Un manifeste de ce genre, chez un homme dont les opinions sont formées, et qui leur donne l’autorité du talent, petit, jusqu’à certain point, éveiller l’attention d’un gouvernement en partie fondé sur le respect d’un culte quelconque. En est-il de même lorsqu’un écolier surchargé d’une érudition malsaine, séduit par la nouveauté spécieuse et brillante de quelques théories prohibées, vient se poser, lui chétif, en face des siècles, de l’histoire et de Dieu, pour démentir et nier, sur la parole d’autrui, tout ce qu’on croit, tout ce qu’on enseigne ? Est-il juste, est-il prudent de prendre au sérieux ces équipées d’un philosophe imberbe ? Ne lui doit-on pas bien plutôt l’indulgent dédain, la pitié railleuse, le plus poignant et le plus sûr châtiment des témérités avortées, des entreprises infailliblement inutiles ? L’université d’Oxford n’en jugea point ainsi. Pour quelques pages sans portée, pour une méchante compilation qu’il était très permis de regarder comme non avenue, deux jeunes gens d’une distinction d’esprit incontestable furent expulsés d’Oxford, et jetés dans le monde avec l’orgueilleux sentiment de leur force agressive[1]. Shelley, qui, livré à lui-même, aurait sûrement désavoué plus tard cette boutade juvénile, se dit qu’on n’aurait point mis son livre à l’index si on avait pu le réfuter aisément et qu’on ne l’aurait point chassé d’Oxford, si sa présence et ses doctrines n’avaient intimidé le sénat universitaire. Cette illusion le flattait, et faillit le pousser dans la voie des prédications humanitaires. Ses griefs ne l’avaient pas converti à la misanthropie ; sa haute et bienveillante nature se refusait à rendre, comme Byron, le genre humain responsable des injustices commises par quelques hommes. Le rôle de réformateur le tentait par-dessus tous les autres. Ne voulut-il pas, un moment, monter en chaire et porter de tous côtés la parole de vie ? Il y avait alors un excellent et digne homme, — Rowland-Hill était son nom, — qui, pour répandre les doctrines du méthodisme, avait renoncé à tous les avantages du rang et de la fortune. Les auditeurs se pressaient en foule dans la chapelle où il enseignait. Shelley y fut entraîné par hasard. Le lendemain, il écrivit au pieux missionnaire pour lui demander le droit de porter la parole devant la petite congrégation. Sa lettre demeura sans réponse, et ne méritait pas mieux.

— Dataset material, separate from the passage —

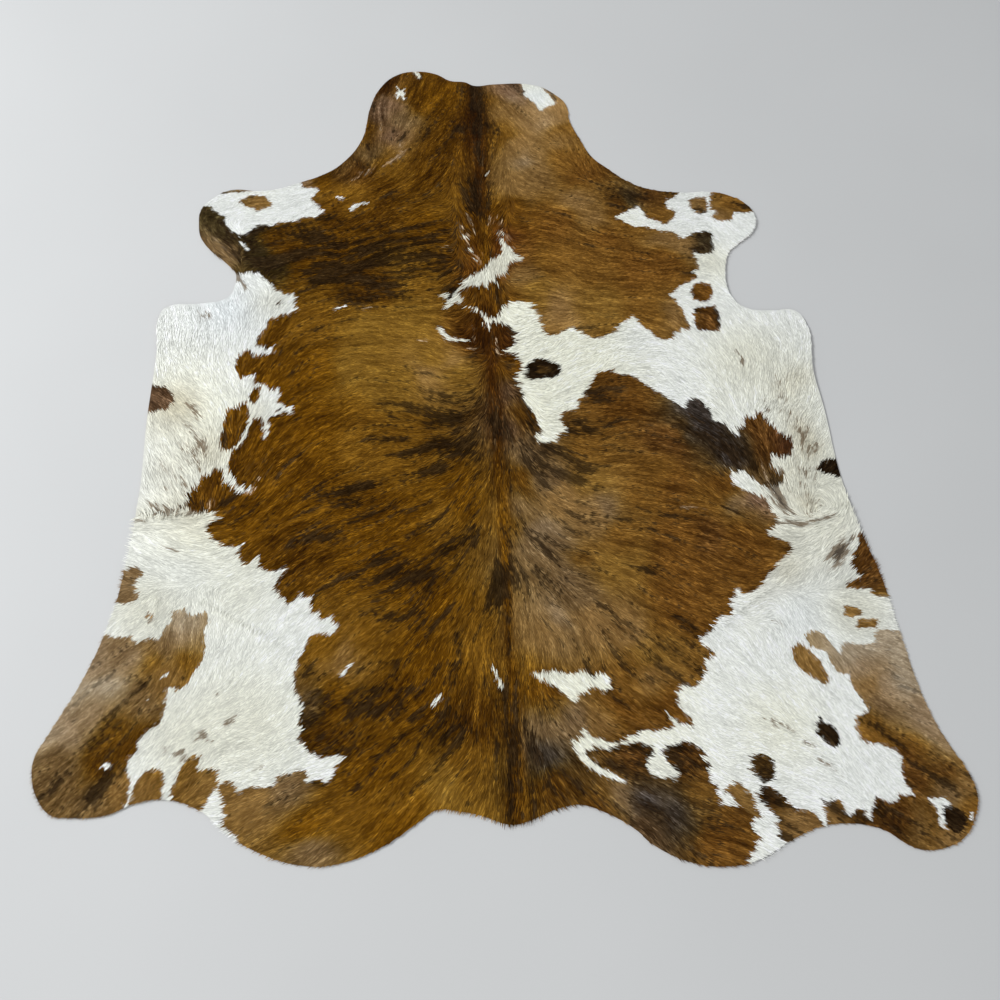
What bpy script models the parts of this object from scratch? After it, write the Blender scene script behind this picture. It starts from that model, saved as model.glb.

Cette démarche inconsidérée nous indique un jeune homme livré à lui-même, sans guides, sans amis sérieux, sans conseils écoutés. En effet, Shelley menait alors à Londres, et loin de son père, mortellement offensé, la vie de l’étudiant oisif. Ses journées se passaient en longues divagations, en rêveries maladives, dont il notait scrupuleusement, sur

  1. Le collaborateur, le complice de Shelley était M. Hogg.